L’aile du Solar Impulse II, qui mesure
72 m de long, a vu son armature constituée de 144 nervures oblongues, alignées tous les 50 cm. Les cellules photovoltaïques seront plus nombreuses que sur le prototype d’origine. Au nombre de 17 248, elles ont subi un encapsulage total dans le film transparent en polymère qui constitue le dessus de l’aile. «Durant les longues étapes, nous pourrions avoir à traverser des nuages ou à voler dans une légère pluie», a justifié Bertrand Piccard. Des moteurs électriques, d’une puissance de 17,4 CV chacun, auront la charge de faire tourner les hélices de l’engin.
Autre élément impressionnant de l’aéroplane, le cockpit. Cossu, imposant et spacieux, selon Borschberg, qui a même dit en plaisantant qu’il pourrait faire son yoga dedans. Compte tenu de la durée des étapes, cinq jours et cinq nuits, il était en effet indispensable que le pilote puisse bouger à sa guise dans l’habitacle. Sur le tableau de bord, des dizaines de boutons et interrupteurs. Si dans le précédent engin, le pilote disposait d’une verrière pour s’installer, le Solar Impulse 2 sera doté d’une porte latérale. «De quoi, en cas d’urgence, sauter en parachute avec tout le matériel nécessaire: radeau de survie, vivres pour plusieurs jours, etc. Le pare-brise est également fixe pour éviter les infiltrations d’air que nous avons connues avec le premier avion. Car, à
9 000 m d’altitude, il peut faire -45 C!», a indiqué André Borschberg.
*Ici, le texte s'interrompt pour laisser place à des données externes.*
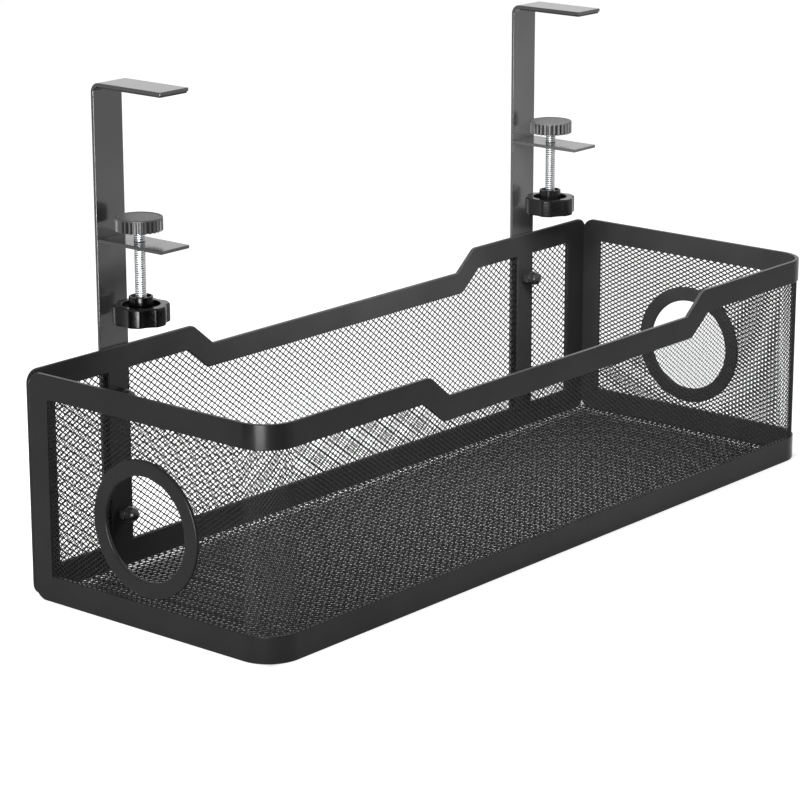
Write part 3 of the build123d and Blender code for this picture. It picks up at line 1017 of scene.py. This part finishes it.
def outside_painted_shadow(nodes, links):
    """Mask of the painted shadow under the tray: 1 outside the tray's footprint, and 0 under its mesh floor,
    inside the bottom rails' width.
    """
    coordinates = nodes.new("ShaderNodeTexCoord")
    split = nodes.new("ShaderNodeSeparateXYZ")
    links.new(coordinates.outputs["Object"], split.inputs[0])
    inside = None
    for axis, reach in (("X", tray_high.x), ("Y", tray_high.y)):
        size = nodes.new("ShaderNodeMath")
        size.operation = "ABSOLUTE"
        links.new(split.outputs[axis], size.inputs[0])
        depth = nodes.new("ShaderNodeMath")
        depth.operation = "SUBTRACT"
        depth.inputs[1].default_value = reach
        links.new(size.outputs[0], depth.inputs[0])
        if inside is None:
            inside = depth.outputs[0]
            continue
        nearest = nodes.new("ShaderNodeMath")
        nearest.operation = "MAXIMUM"
        links.new(inside, nearest.inputs[0])
        links.new(depth.outputs[0], nearest.inputs[1])
        inside = nearest.outputs[0]
    clear_of_painted_shadow = nodes.new("ShaderNodeMapRange")
    clear_of_painted_shadow.interpolation_type = "SMOOTHSTEP"
    clear_of_painted_shadow.inputs["From Min"].default_value = -BOTTOM_RAIL
    clear_of_painted_shadow.inputs["From Max"].default_value = 0
    links.new(inside, clear_of_painted_shadow.inputs["Value"])
    return clear_of_painted_shadow.outputs["Result"]


def seen_directly(nodes, links):
    """1 for what the camera, a mirror or clear glass sees, and 0 for light on the tray."""
    path = nodes.new("ShaderNodeLightPath")
    total = path.outputs["Is Camera Ray"]
    for name in ("Is Glossy Ray", "Is Transmission Ray"):
        node = nodes.new("ShaderNodeMath")
        node.operation = "MAXIMUM"
        links.new(total, node.inputs[0])
        links.new(path.outputs[name], node.inputs[1])
        total = node.outputs[0]
    return total


def make_world():
    """Plain white room: a soft light on the tray, and a white background."""
    world = bpy.data.worlds.new("white_room")
    bpy.context.scene.world = world
    world.use_nodes = True
    nodes, links = world.node_tree.nodes, world.node_tree.links
    strength = nodes.new("ShaderNodeMapRange")
    strength.inputs["To Min"].default_value = AMBIENT
    strength.inputs["To Max"].default_value = 1.0
    links.new(seen_directly(nodes, links), strength.inputs["Value"])
    links.new(strength.outputs["Result"], nodes["Background"].inputs["Strength"])
    nodes["Background"].inputs["Color"].default_value = (1, 1, 1, 1)


def make_lamp(name, place_at, aim, size, power, in_gloss=True, on_matt=True):
    """Soft rectangular lamp that looks at a point. It may be kept from gloss, or from matt surfaces."""
    lamp = bpy.data.lights.new(name, "AREA")
    lamp.shape = "RECTANGLE"
    lamp.size, lamp.size_y = size
    lamp.energy = power
    holder = bpy.data.objects.new(name, lamp)
    holder.visible_camera = False
    holder.visible_glossy = in_gloss
    holder.visible_diffuse = on_matt
    bpy.context.scene.collection.objects.link(holder)
    holder.location = place_at
    holder.rotation_mode = "QUATERNION"
    holder.rotation_quaternion = (Vector(aim) - Vector(place_at)).to_track_quat("-Z", "Y")


def beside_bend(bearing, distance):
    """Place beside the left front bend, as high as the tray. The bearing turns from left to front."""
    turned = math.radians(bearing)
    x = tray_low.x + BEND_RADIUS - distance * math.cos(turned)
    y = tray_low.y + BEND_RADIUS - distance * math.sin(turned)
    return Vector((x, y, tray_high.z))


def make_card(name, place_at, size):
    """Dark card that only gloss sees, for a dark band beside the bright one on the bend."""
    bpy.ops.object.select_all(action="DESELECT")
    bpy.ops.mesh.primitive_plane_add(size=1, location=place_at)
    card = bpy.context.object
    card.name = name
    card.scale = (*size, 1)
    card.rotation_mode = "QUATERNION"
    card.rotation_quaternion = (beside_bend(0, 0) - place_at).to_track_quat("Z", "Y")
    card.visible_camera = card.visible_diffuse = card.visible_transmission = card.visible_shadow = False
    material = bpy.data.materials.new("card_black")
    material.use_nodes = True
    shader = material.node_tree.nodes["Principled BSDF"]
    shader.inputs["Base Color"].default_value = (0, 0, 0, 1)
    shader.inputs["Specular IOR Level"].default_value = 0
    card.data.materials.append(material)


def make_camera():
    """The photograph's camera."""
    camera = bpy.data.objects.new("camera", bpy.data.cameras.new("camera"))
    bpy.context.scene.collection.objects.link(camera)
    camera.data.lens = CAMERA_LENS
    camera.data.clip_start, camera.data.clip_end = 0.05, 50
    turn = Matrix.Rotation(-CAMERA_TURN, 4, "Z") @ Matrix.Rotation(math.pi / 2 - CAMERA_DOWN, 4, "X")
    camera.matrix_world = Matrix.Translation(CAMERA_PLACE) @ turn @ Matrix.Rotation(CAMERA_ROLL, 4, "Z")
    bpy.context.scene.camera = camera


make_floor()
make_world()
over_tray = (0, 0, tray_high.z)
make_lamp("overhead", (0, 0.25, 1.3), over_tray, (1.6, 1.0), 4)
make_lamp("behind", (0.99, 0.84, 0.75), over_tray, (1.6, 0.8), 0.9)
make_lamp("right_front", (1.3, -1.2, 0.35), over_tray, (0.9, 0.5), 2.0)
make_lamp("left_front", (-0.95, -0.25, 0.3), (-0.2, 0, 0.08), (0.5, 0.4), 2.4, in_gloss=False)
make_lamp("over_inside", (0.02, 0, 0.2), (0.04, 0.04, 0.03), (0.2, 0.06), 0.8, in_gloss=False)
make_lamp("bend_strip", beside_bend(24, 0.35), beside_bend(0, 0), (0.17, 0.2), 4.6, on_matt=False)
make_card("card_left", beside_bend(-18, 0.3), (0.16, 0.25))
make_card("card_front", beside_bend(78, 0.3), (0.28, 0.25))
make_camera()
bpy.context.scene.view_settings.view_transform = "Standard"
Pour prévenir tout accident, l’équipe de Solar Impulse, outre un programme de pilotage automatique, a mis au point un système ingénieux. Si un avion normal peut virer avec ses ailes à 40 degrés, l’inclinaison de celles de l’aéroplane solaire ne pourra dépasser 5 degrés, sous peine de lui faire perdre trop de portance et de le faire partir en vrille.
L’équipement du pilote a aussi été pensé et élaboré pour le protéger des changements de température. La combinaison high-tech est ainsi composée de fibres en nylon intelligentes, capables de réguler la température corporelle, selon le froid ou le chaud extrêmes. Les premiers essais du Solar Impulse II auront lieu en mai prochain, à Payerne.
Jenny Saleh
Avec l’ambition de réaliser le tour du monde avec pour seul carburant, les rayons du soleil, le Solar Impulse II frappe fort. Départ de l’aventure début mai.
L’itinéraire
La première tentative réelle de tour du monde en avion solaire devrait débuter, en principe en mars 2015, dans le Golfe persique. L’avion traversera la mer d’Arabie, l’Inde, la Birmanie, la Chine, le Pacifique, avant de relier les Etats-Unis, l’Atlantique, l’Europe du Sud et l’Afrique du Nord. L’objectif étant de rejoindre ensuite son point de départ. Le tout avec des escales, mais sans changement de pilote. Le premier prototype de Solar Impulse avait déjà relié deux continents et traversé les Etats-Unis.